By the cutting short of the Seleukid kingdom, room was given for the growth of the independent states which had already sprung up in Asia Minor. ♦Pergamos.♦ The kingdom of Pergamos had already begun, and the dominions of its kings were largely increased by the Romans at the expense of Antiochos. Pergamos might count as a Hellenic state, alongside of Macedonia and Epeiros. But the other kingdoms of Asia Minor, Bithynia, Kappadokia, Paphlagonia, and Pontos, the kingdom of the famous Mithridates, must be counted as Asiatic. ♦Spread of Hellenic culture.♦ The Hellenic influence indeed spread itself far to the East. Even the Parthian kings affected a certain amount of Greek culture, and in all the more western kingdoms there was a greater or less Greek element, and in several of them the kings fixed their capitals in Greek cities. Still in all of them the Asiatic element prevailed in a way in which it did not prevail at Pergamos. Meanwhile other states, either originally Greek or largely Hellenized, still remained East of the Ægæan. Thus, at the south-western corner of Asia Minor, Lykia, though seemingly less thoroughly Hellenized than some of its neighbours, became a federal state after the Greek model. ♦Seleukeia.♦ Far to the East, Seleukeia on the Tigris, whether under Syrian or Parthian overlordship, kept its character as a Greek colony, and its position as what may be called a free imperial city. Further to the West other more purely Greek states survived. ♦Hêrakleia.
B.C. 188.♦ The Pontic Hêrakleia long remained an independent Greek city, sometimes a commonwealth, sometimes under tyrants; and Sinôpê remained a Greek city till it became the capital of the kings of Pontos. On the north of the Euxine, Bosporos still remained a Greek kingdom.

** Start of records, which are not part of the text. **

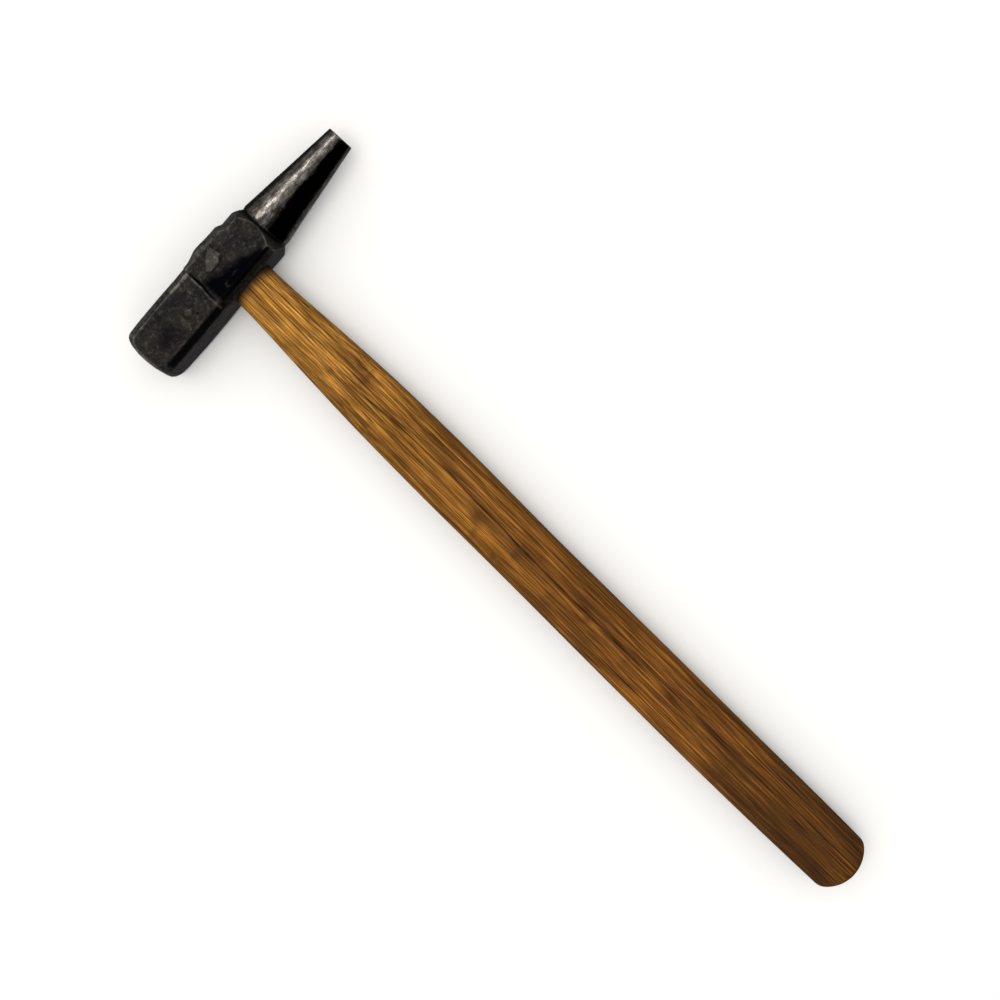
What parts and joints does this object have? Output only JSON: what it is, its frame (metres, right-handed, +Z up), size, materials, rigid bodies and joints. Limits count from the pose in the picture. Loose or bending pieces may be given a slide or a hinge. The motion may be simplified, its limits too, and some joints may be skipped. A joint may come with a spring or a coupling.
{
  "type": "handled round punch hammer",
  "caption": "Forged steel head with an octagonal struck poll and a long round tapered punch, wedged on an oval wooden handle.",
  "frame": {"origin": "on the ground under the middle of the whole hammer, which lies on its side", "axes": "+X from the struck poll to the punch, +Y from the butt of the handle to the head, +Z up, across the head's cheeks"},
  "size_m": [0.1294, 0.3994, 0.0259],
  "materials": {
    "forged_steel": "forged and turned steel under a dark oxide scale, worn brighter on its edges and along the punch",
    "stained_wood": "ring-porous hardwood, brown stain rubbed with oil, satin, darker towards the butt",
    "wedge_wood": "bare sawn hardwood, end grain at the top",
    "wedge_steel": "plain mild steel, hammered flush"
  },
  "bodies": {
    "root": {"hammer_head": "forged_steel", "handle": "stained_wood", "wooden_wedge": "wedge_wood", "steel_wedge_1": "wedge_steel", "steel_wedge_2": "wedge_steel"}
  },
  "joints": []
}
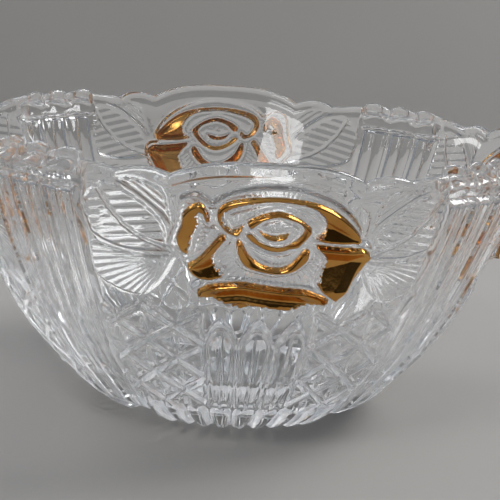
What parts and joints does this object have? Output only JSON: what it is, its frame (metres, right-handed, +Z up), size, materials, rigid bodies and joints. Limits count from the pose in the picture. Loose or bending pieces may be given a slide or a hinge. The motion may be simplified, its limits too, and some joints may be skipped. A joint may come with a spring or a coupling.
{
  "type": "gilded pressed-glass bowl",
  "caption": "Round pressed-glass bowl with a wavy rim, ribbed columns, diamond cutting at the foot and gilded roses in relief.",
  "frame": {"origin": "centre of the ring that the bowl stands on", "axes": "+Z up along the bowl's axis of turning, the front rose faces -Y, +X to the viewer's right"},
  "size_m": [0.2038, 0.2038, 0.1002],
  "materials": {
    "glass": "clear, fire-polished, pressed relief",
    "gilding": "bright fired-on gold, thin and hatched towards its edges"
  },
  "bodies": {
    "root": {"glass_bowl": "glass", "gilt_front_left_petal": "gilding", "gilt_front_lower_left_petal": "gilding", "gilt_front_top_petal": "gilding", "gilt_front_bud": "gilding", "gilt_front_eye": "gilding", "gilt_front_inner_petal": "gilding", "gilt_front_right_petal": "gilding", "gilt_front_bottom_petal": "gilding", "gilt_right_left_petal": "gilding", "gilt_right_lower_left_petal": "gilding", "gilt_right_top_petal": "gilding", "gilt_right_bud": "gilding", "gilt_right_eye": "gilding", "gilt_right_inner_petal": "gilding", "gilt_right_right_petal": "gilding", "gilt_right_bottom_petal": "gilding", "gilt_back_left_petal": "gilding", "gilt_back_lower_left_petal": "gilding", "gilt_back_top_petal": "gilding", "gilt_back_bud": "gilding", "gilt_back_eye": "gilding", "gilt_back_inner_petal": "gilding", "gilt_back_right_petal": "gilding", "gilt_back_bottom_petal": "gilding", "gilt_left_left_petal": "gilding", "gilt_left_lower_left_petal": "gilding", "gilt_left_top_petal": "gilding", "gilt_left_bud": "gilding", "gilt_left_eye": "gilding", "gilt_left_inner_petal": "gilding", "gilt_left_right_petal": "gilding", "gilt_left_bottom_petal": "gilding"}
  },
  "joints": []
}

§ 8. The later Geography of Independent Greece.

♦Later political divisions of Greece.♦

The political divisions of independent Greece, in the days when it gradually came under the power of Rome, differ almost as much from those to which we are used during the Persian and Peloponnesian wars, as these last differ from the earlier divisions in the Homeric catalogue. The chief feature of these times was the power which was held, as we have before seen, by the Macedonian kings, and the alliances made by the different Greek states in order to escape or to throw off their yoke. The result was that the greater part of Greece was gradually mapped out among large confederations, much larger at least than Greece had ever seen before. ♦The Achaian League, B.C. 280.♦ The most famous of these, the League of Achaia, began among the old Achaian cities on the south of the Corinthian Gulf. ♦B.C. 191.♦ It gradually spread, till it took in the whole of Peloponnêsos, together with Megara and one or two outlying cities. Thus Corinth, Argos, Elis, and even Sparta, instead of being distinct states as of old, with a greater or less dominion over other cities, were now simply members of one federal body. ♦The Aitolian League.♦ In Northern Greece the League of Aitolia now became very powerful, and extended itself far beyond its old borders. Akarnania, Phôkis, Lokris, and Boiôtia formed Federal states of less power, and so did Epeiros, where the kings had been got rid of, and which was now reckoned as a thoroughly Greek state. The Macedonian kings held different points at different times: Corinth itself for a good while, and Thessaly and Euboia for longer periods, might be almost counted as parts of their kingdom.